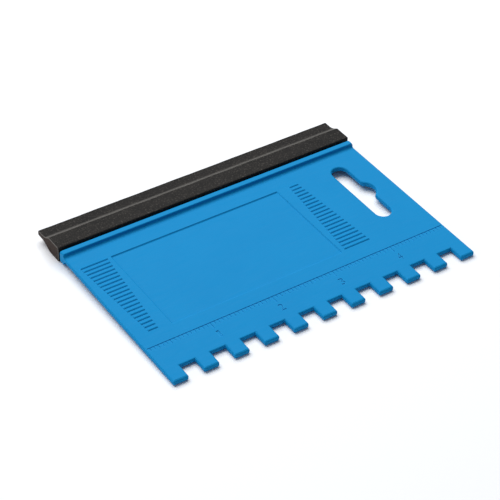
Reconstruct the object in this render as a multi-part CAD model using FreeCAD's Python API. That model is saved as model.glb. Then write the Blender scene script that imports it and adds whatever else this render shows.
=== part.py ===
# Notched adhesive spreader: a flat moulded plate with square teeth along its front edge
# and a rubber squeegee strip pushed onto a tongue along its back edge.
#
# Modelling frame: X runs across the tool and Y from the tooth tips back to the rubber lip.
# Z = 0 is the plate's mid-plane, since the bead and the tongue are the same on both faces.
# At the end the pieces move so that the origin is below the middle of the tool, at floor level.

import FreeCAD, Part
import math
import os

Vector = FreeCAD.Vector

# ---------------------------------------------------------------- driving dimensions (mm)

# plate
plate_width = 126.0           # across the tool, along the notched edge
plate_thickness = 2.0
plate_face_length = 73.9      # tooth tips to the front of the bead
edge_break = 0.25             # broken edge round the outline and the slot, on both faces

# square teeth and notches
notch_width = 6.0
notch_depth = 6.0
tooth_width = 6.0
tooth_corner_round = 0.4

# bead: the stiffening rib in front of the rubber, on both faces
bead_width = 2.4
bead_rise = 1.5
bead_edge_round = 0.4
bead_foot_radius = 1.1        # hollow fillet between the face and the bead

# tongue and bulb that hold the rubber strip
tongue_reach = 5.3            # back of the bead to the centre of the bulb
bulb_radius = 1.6
tongue_inset = 4.0            # stops this far short of each side of the plate

# rubber strip
blade_gap = 0.9               # open slit between the bead and the strip
blade_overhang = 0.25         # past each side of the plate
blade_body_length = 7.0
blade_body_height = 6.1
blade_taper_length = 3.3
blade_lip_length = 4.7
blade_lip_thickness = 2.0
blade_edge_round = 0.4
blade_tip_round = 0.6
blade_belly_round = 6.0       # underside, where the body thins towards the lip
seat_clearance = 0.02         # between the pocket and the tongue, all round

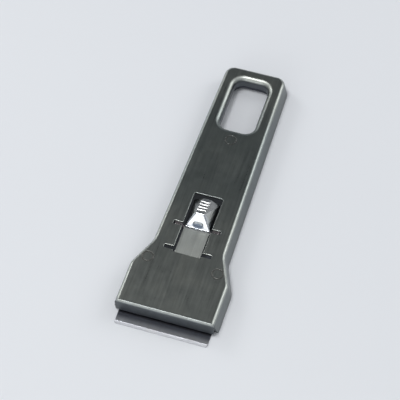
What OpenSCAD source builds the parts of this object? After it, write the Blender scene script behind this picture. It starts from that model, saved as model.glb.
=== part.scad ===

◆ **TASK STATEMENT**:
Exact output of every entry is required.

◆ **SOLUTION**:
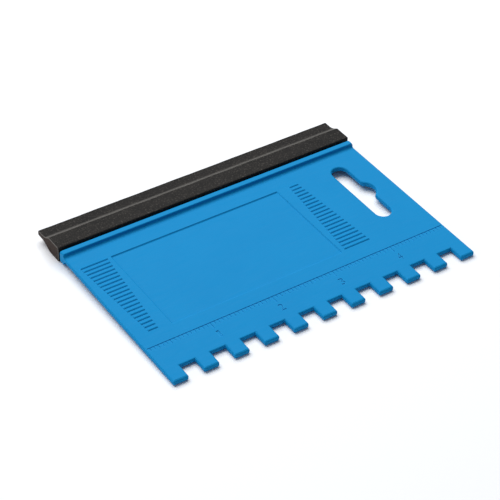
Reconstruct the object in this render as a multi-part CAD model using FreeCAD's Python API. That model is saved as model.glb. Then write the Blender scene script that imports it and adds whatever else this render shows.
=== part.py ===
# Notched adhesive spreader: a flat moulded plate with square teeth along its front edge
# and a rubber squeegee strip pushed onto a tongue along its back edge.
#
# Modelling frame: X runs across the tool and Y from the tooth tips back to the rubber lip.
# Z = 0 is the plate's mid-plane, since the bead and the tongue are the same on both faces.
# At the end the pieces move so that the origin is below the middle of the tool, at floor level.

import FreeCAD, Part
import math
import os

Vector = FreeCAD.Vector

# ---------------------------------------------------------------- driving dimensions (mm)

# plate
plate_width = 126.0           # across the tool, along the notched edge
plate_thickness = 2.0
plate_face_length = 73.9      # tooth tips to the front of the bead
edge_break = 0.25             # broken edge round the outline and the slot, on both faces

# square teeth and notches
notch_width = 6.0
notch_depth = 6.0
tooth_width = 6.0
tooth_corner_round = 0.4

# bead: the stiffening rib in front of the rubber, on both faces
bead_width = 2.4
bead_rise = 1.5
bead_edge_round = 0.4
bead_foot_radius = 1.1        # hollow fillet between the face and the bead

# tongue and bulb that hold the rubber strip
tongue_reach = 5.3            # back of the bead to the centre of the bulb
bulb_radius = 1.6
tongue_inset = 4.0            # stops this far short of each side of the plate

# rubber strip
blade_gap = 0.9               # open slit between the bead and the strip
blade_overhang = 0.25         # past each side of the plate
blade_body_length = 7.0
blade_body_height = 6.1
blade_taper_length = 3.3
blade_lip_length = 4.7
blade_lip_thickness = 2.0
blade_edge_round = 0.4
blade_tip_round = 0.6
blade_belly_round = 6.0       # underside, where the body thins towards the lip
seat_clearance = 0.02         # between the pocket and the tongue, all round

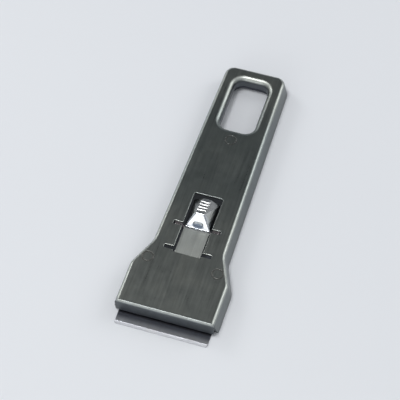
What OpenSCAD source builds the parts of this object? After it, write the Blender scene script behind this picture. It starts from that model, saved as model.glb.
=== part.scad ===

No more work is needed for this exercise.